Incorporation of biological nitrogen fixation in agricultural systems

An argument might be made that replacing synthetic fertilizer-N with biologically fixed N2 will lead to lower synthetic N input and possibly lower N2O emissions. Increases in biological fixed N in agro-ecosystems can be implemented by including cover or green manure crops in the rotation or by replacing non-N2-fixing crops such as cereals with legumes. However, at the global scale, an overall increase in biologically fixed N2 will also lead to an increase in N2O emissions (Mosier et al, 1998; Sorai et al, 2007). For example, by including legumes in a pasture, N2O emissions were estimated to increase by a factor of two to three (Duxbury et al, 1982). Like inorganic N fertilizer, N fixed by leguminous crops is converted by the plant into organic N that can be mineralized and nitrified following decomposition of legume residues, and subsequently denitrified.

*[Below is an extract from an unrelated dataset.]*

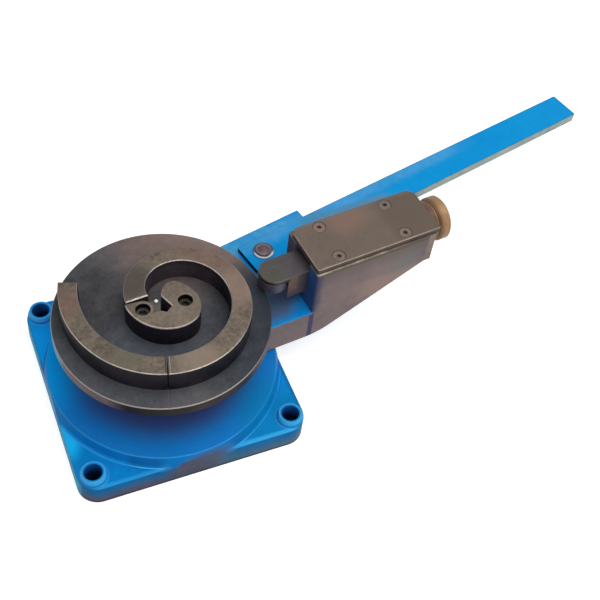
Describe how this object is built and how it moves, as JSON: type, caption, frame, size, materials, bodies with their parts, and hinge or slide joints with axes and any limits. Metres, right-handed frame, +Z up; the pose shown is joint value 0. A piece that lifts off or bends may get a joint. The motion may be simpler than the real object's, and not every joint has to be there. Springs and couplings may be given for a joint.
{
  "type": "scroll bender",
  "caption": "Bench scroll bender: spiral former on a round disc over a square bolt-down base, and a swinging arm with a screw-fed roller ram and a flat lever.",
  "frame": {"origin": "middle of the base's underside, on the spindle's axis", "axes": "+Z up along the spindle; +X along the base's front edge, towards the arm at rest; +Y to the base's left corner"},
  "size_m": [0.6527, 0.2901, 0.1381],
  "materials": {
    "base_paint": "satin paint over cast iron",
    "arm_paint": "satin paint over cast steel",
    "lever_paint": "satin paint over flat steel",
    "former_steel": "oil-blackened, edges worn bright",
    "disc_steel": "oil-blackened plate, rim worn bright",
    "ram_steel": "oil-blackened",
    "cover_steel": "oil-blackened plate",
    "bright_steel": "ground",
    "screw_steel": "oil-blackened",
    "bronze": "turned bronze"
  },
  "bodies": {
    "base": {"base_plate": "base_paint", "spindle": "bright_steel", "spindle_washer": "screw_steel", "spindle_nut": "screw_steel", "spindle_dowel": "bright_steel", "lower_thrust_washer": "bronze", "upper_thrust_washer": "bronze", "former_disc": "disc_steel", "scroll_core": "former_steel", "core_screws": "screw_steel", "gauge_pin": "bright_steel"},
    "inner_ridge": {"inner_segment": "former_steel", "inner_segment_dowels": "bright_steel"},
    "outer_ridge": {"outer_segment": "former_steel", "outer_segment_dowels": "bright_steel"},
    "arm": {"arm_casting": "arm_paint", "arm_bush": "bronze", "cover_plate": "cover_steel", "cover_screws": "screw_steel", "end_plate": "cover_steel", "end_plate_screws": "screw_steel", "pivot_pin": "screw_steel", "pivot_washer": "bright_steel", "pivot_circlip": "screw_steel"},
    "ram": {"ram_body": "ram_steel", "roller_pin": "ram_steel"},
    "roller": {"ram_roller": "screw_steel"},
    "adjuster": {"adjuster_screw": "bright_steel", "thrust_collar": "cover_steel", "collar_pin": "cover_steel", "adjuster_knob": "bronze", "knob_pin": "bronze"},
    "handle": {"handle_bar": "lever_paint", "handle_tongue": "lever_paint"}
  },
  "joints": [
    {"name": "arm_swing", "type": "hinge", "parent": "base", "child": "arm", "pos_m": [0, 0, 0.05], "axis": [0, 0, 1], "continuous": true},
    {"name": "ram_slide", "type": "slide", "parent": "arm", "child": "ram", "axis": [-0.9945, -0.1045, 0], "range_m": [-0.01, 0.013]},
    {"name": "roller_spin", "type": "hinge", "parent": "ram", "child": "roller", "pos_m": [0.10965, 0.00428, 0.111], "axis": [0, 0, 1], "continuous": true},
    {"name": "knob_spin", "type": "hinge", "parent": "arm", "child": "adjuster", "pos_m": [0.28916, 0.02315, 0.116], "axis": [0.9945, 0.1045, 0], "range_deg": [-1200, 1560]},
    {"name": "handle_pivot", "type": "hinge", "parent": "arm", "child": "handle", "pos_m": [0.12383, 0.06078, 0.079], "axis": [0, 0, 1], "range_deg": [-9, 60]},
    {"name": "inner_segment_lift", "type": "slide", "parent": "base", "child": "inner_ridge", "axis": [0, 0, 1], "range_m": [0, 0.03]},
    {"name": "outer_segment_lift", "type": "slide", "parent": "base", "child": "outer_ridge", "axis": [0, 0, 1], "range_m": [0, 0.03]}
  ],
  "couplings": [
    {"joint": "ram_slide", "follows": "knob_spin", "m_per_rad": 0.00047746}
  ]
}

Biologically and synthetically fixed N are indistinguishable once in organic form and equally become potential sources for N2O emissions. Although the actual process of biological N2 fixation probably does not lead to a significant increase in N2O emission, the release of N from root exudates during the growing season and the decomposition of legume residues will lead to an increase in N2O emissions (Rochette and Janzen, 2005).